I'm making a dialogue system in gdscript and am struggling with escape characters, specifically '\n'.

I'm using CastleDB as, although not perfect, it has allowed me to have almost everything stored in data and will allow the person doing the writing for the game to do everything outside the engine, without me having to copy and paste stuff in.

I've hit a stumbling block with escape characters. A single text entry in CastleDB doesn't support spaces, and '\n' within the string prints to '\n', not a space, in the dialog box.

I've tried using the format string function with 'some text here {space} some more text', with the space referencing a string consisting of just \n. This still prints \n. If I feed some constant string with \n in the middle directly into the function which displays the dialog text, it adds a space so I'm not really sure what is going on here.

I don't have a computer science background (I've done some C up until pointers, at which point I decided to return later).

Is there something going on in the background with my string in gdscript?
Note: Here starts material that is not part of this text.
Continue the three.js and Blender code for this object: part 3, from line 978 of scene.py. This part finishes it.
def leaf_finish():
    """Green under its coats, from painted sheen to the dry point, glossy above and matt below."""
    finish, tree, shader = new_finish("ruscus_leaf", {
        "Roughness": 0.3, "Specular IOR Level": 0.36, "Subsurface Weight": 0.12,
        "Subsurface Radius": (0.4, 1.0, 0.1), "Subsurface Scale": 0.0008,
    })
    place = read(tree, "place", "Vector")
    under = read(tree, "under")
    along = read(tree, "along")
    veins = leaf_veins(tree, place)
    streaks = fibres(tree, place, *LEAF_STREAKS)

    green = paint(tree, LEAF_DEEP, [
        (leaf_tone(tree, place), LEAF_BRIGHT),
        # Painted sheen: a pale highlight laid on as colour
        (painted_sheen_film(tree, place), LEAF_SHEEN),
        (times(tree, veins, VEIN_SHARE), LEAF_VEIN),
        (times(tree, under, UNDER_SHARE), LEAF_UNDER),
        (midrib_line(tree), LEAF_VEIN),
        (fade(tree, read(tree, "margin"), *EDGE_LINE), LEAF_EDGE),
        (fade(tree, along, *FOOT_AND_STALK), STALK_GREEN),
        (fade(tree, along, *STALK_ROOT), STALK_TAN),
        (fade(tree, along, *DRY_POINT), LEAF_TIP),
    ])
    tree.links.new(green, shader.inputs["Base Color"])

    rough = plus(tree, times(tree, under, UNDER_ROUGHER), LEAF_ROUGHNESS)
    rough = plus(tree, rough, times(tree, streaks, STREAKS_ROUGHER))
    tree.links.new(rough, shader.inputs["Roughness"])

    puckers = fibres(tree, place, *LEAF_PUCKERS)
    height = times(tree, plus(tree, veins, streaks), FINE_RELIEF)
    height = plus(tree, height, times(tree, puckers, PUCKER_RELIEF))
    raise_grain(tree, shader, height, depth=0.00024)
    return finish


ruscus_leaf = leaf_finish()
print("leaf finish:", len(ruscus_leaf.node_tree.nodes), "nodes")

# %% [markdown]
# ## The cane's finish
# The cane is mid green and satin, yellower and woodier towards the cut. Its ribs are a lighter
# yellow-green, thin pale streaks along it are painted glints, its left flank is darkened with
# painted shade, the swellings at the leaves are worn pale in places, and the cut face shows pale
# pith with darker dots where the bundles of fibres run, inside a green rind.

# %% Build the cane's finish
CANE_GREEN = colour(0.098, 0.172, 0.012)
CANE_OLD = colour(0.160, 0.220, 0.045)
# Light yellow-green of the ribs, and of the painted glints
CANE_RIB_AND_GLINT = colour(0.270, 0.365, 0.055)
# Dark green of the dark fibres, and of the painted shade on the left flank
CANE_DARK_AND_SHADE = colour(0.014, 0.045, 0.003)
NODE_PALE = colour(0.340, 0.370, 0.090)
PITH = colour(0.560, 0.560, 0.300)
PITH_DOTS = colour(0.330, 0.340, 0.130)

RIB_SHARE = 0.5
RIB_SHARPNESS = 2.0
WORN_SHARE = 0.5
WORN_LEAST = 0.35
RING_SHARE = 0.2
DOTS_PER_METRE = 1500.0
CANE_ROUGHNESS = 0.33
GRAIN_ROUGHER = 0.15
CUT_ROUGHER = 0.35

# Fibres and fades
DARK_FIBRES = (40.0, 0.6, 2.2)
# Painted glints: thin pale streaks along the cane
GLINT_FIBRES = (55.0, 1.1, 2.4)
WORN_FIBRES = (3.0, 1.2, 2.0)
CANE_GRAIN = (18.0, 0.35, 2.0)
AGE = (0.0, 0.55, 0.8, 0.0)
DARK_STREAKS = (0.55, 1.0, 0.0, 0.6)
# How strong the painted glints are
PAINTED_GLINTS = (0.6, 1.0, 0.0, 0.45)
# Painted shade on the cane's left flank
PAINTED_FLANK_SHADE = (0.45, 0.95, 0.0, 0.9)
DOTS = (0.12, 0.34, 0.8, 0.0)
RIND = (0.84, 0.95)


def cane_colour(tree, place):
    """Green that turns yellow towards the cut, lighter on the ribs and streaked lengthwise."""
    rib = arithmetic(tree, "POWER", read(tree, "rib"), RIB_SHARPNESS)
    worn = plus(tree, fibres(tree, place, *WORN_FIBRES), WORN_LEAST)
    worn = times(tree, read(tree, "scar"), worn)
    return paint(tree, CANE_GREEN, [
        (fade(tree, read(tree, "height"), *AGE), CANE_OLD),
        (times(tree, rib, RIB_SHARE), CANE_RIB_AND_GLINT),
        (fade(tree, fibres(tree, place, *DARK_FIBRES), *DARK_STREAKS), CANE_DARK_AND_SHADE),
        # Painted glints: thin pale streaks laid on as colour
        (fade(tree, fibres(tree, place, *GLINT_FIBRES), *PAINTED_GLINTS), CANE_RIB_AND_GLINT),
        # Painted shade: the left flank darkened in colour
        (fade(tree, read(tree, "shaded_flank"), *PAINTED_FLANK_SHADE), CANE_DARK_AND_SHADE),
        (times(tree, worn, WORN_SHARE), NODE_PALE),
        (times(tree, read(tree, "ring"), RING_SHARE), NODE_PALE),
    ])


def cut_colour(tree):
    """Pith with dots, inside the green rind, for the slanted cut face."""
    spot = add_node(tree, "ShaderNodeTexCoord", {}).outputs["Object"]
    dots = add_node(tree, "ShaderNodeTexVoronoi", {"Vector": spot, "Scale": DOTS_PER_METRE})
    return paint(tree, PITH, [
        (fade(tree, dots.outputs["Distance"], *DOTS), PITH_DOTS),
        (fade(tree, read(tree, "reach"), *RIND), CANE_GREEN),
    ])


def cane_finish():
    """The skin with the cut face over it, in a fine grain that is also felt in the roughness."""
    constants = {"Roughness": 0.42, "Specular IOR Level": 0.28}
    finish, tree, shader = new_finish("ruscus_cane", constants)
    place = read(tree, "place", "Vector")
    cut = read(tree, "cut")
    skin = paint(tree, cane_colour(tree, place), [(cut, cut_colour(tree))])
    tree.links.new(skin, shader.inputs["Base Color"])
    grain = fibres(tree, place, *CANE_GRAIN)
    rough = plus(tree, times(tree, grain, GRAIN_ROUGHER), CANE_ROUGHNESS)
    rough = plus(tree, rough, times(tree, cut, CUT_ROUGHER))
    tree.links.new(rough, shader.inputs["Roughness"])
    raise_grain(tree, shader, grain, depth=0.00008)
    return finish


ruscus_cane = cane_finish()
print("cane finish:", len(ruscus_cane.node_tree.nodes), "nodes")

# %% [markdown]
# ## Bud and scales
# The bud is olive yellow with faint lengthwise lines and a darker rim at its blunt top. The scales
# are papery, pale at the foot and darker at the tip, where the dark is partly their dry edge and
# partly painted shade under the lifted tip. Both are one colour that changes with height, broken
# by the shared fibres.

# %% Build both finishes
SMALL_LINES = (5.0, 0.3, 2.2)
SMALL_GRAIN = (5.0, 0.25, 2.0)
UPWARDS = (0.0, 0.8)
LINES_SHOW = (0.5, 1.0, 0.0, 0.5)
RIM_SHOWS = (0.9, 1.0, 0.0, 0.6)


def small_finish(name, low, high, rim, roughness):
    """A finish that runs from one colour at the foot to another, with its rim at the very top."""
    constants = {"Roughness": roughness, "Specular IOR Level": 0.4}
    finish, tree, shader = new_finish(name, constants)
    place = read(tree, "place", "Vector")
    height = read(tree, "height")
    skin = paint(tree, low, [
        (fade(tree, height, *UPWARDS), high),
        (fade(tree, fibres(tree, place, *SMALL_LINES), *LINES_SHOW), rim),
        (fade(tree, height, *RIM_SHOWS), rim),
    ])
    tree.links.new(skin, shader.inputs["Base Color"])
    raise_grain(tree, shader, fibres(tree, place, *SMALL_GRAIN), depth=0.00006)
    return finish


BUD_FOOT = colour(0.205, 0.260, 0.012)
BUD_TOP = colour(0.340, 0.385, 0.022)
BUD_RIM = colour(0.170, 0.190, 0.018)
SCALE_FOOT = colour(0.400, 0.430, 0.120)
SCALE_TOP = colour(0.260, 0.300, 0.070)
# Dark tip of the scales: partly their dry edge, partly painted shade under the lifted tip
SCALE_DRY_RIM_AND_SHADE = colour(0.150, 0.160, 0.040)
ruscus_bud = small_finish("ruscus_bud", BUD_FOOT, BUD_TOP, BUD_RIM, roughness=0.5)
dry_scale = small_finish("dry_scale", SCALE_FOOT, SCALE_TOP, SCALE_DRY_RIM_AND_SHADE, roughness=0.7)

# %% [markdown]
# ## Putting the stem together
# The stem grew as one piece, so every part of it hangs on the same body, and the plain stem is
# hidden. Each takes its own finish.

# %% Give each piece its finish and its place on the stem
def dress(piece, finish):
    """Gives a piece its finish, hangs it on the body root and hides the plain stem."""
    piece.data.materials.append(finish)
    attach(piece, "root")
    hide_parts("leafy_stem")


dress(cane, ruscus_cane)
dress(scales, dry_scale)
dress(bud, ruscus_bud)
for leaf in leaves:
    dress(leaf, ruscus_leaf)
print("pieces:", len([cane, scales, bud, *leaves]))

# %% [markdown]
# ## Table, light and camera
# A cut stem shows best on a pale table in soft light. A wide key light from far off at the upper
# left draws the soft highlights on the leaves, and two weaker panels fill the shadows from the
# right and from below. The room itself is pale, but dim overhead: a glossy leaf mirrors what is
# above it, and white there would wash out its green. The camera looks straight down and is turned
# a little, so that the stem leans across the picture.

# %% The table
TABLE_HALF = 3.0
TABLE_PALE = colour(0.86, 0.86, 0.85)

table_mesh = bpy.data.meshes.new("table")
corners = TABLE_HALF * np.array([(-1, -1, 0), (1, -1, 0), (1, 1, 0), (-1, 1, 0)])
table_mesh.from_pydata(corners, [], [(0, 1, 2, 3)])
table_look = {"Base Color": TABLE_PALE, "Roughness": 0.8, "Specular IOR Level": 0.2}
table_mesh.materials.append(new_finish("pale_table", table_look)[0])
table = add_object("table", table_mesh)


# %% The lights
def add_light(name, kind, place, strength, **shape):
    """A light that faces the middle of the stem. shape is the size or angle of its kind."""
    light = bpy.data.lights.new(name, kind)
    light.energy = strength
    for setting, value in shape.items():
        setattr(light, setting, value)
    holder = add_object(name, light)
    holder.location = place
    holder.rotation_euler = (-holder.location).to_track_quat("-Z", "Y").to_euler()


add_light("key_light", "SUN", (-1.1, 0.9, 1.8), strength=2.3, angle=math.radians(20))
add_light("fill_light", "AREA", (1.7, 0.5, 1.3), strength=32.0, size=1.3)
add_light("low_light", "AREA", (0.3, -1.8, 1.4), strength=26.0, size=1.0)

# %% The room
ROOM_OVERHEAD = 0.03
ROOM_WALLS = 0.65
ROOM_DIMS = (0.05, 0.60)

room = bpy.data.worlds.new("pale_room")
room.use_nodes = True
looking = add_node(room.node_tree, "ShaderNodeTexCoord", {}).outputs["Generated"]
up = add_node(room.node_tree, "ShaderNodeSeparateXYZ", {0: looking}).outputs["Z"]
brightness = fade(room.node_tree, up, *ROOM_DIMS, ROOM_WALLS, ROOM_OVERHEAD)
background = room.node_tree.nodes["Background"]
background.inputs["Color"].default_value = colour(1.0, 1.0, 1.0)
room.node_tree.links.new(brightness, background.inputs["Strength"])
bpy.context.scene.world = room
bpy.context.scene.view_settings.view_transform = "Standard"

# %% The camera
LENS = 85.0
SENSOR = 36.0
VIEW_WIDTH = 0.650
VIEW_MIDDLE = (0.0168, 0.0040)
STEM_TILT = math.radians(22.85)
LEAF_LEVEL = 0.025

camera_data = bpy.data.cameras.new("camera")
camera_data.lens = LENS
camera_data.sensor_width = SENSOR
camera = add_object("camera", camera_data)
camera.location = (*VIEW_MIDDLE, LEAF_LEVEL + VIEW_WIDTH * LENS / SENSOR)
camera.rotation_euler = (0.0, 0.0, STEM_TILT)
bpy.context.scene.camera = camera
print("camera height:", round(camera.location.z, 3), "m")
It prints out just like you would expect a string to, apart from ignoring my escape characters.

Could it be something to do with the fact that it comes in as a JSON? As far as I'm aware, even if a string is chopped up and reassembled, it should still just behave like a string...?!

Anyway, I haven't included any code because I don't know what code you'd need to see. I'm hoping it's something simple that because I'm teaching myself as I go I just wasn't aware of, but can post code if it helps.

Thanks,

James


Solution

  • Escape sequences are a way of getting around issues with syntax. When you type a string in most programming languages, it starts with " and ends with another ". And it needs to stay on one line. Simple, right?
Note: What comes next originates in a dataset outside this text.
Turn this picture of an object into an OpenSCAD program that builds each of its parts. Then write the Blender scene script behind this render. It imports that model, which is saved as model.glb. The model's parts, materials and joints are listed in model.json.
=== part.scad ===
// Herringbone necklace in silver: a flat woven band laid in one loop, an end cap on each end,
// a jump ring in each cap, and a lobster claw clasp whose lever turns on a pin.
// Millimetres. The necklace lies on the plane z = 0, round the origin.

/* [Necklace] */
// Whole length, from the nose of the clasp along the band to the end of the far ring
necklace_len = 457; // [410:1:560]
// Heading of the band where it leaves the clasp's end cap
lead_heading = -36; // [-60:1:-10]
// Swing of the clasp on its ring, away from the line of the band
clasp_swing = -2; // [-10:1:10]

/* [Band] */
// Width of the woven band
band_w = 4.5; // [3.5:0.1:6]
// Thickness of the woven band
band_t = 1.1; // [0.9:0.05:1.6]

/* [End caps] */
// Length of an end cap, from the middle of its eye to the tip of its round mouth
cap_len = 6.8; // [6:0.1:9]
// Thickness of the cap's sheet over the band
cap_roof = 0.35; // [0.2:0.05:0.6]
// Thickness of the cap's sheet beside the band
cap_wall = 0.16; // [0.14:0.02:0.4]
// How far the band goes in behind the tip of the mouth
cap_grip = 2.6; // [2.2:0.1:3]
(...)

    What if you want to put an actual " in your string? Or a new line? We need some way of telling the compiler, "hey, we want to insert a newline here, even though we can't use an actual newline character". So we use a \ to let the compiler know that the next character is part of an escape sequence.

    This causes another problem: What if we literally want to put a backslash in a string? That's where the double backslash comes from: \\ is the escape sequence for \, since \ by itself has a special meaning.

    But CastleDB (apparently, I'm not familiar with it) doesn't recognize escape sequences, so when you type \n it thinks you literally want \ followed by n. When it converts this to JSON, it inserts the \\ because JSON does recognize escape sequences.

    GDScript also recognizes escape sequences, so print("Hello\nworld!") prints

    Hello
    world!
    

    You could try input_string.replace("\\n", "\n") to replace the \n escape sequences.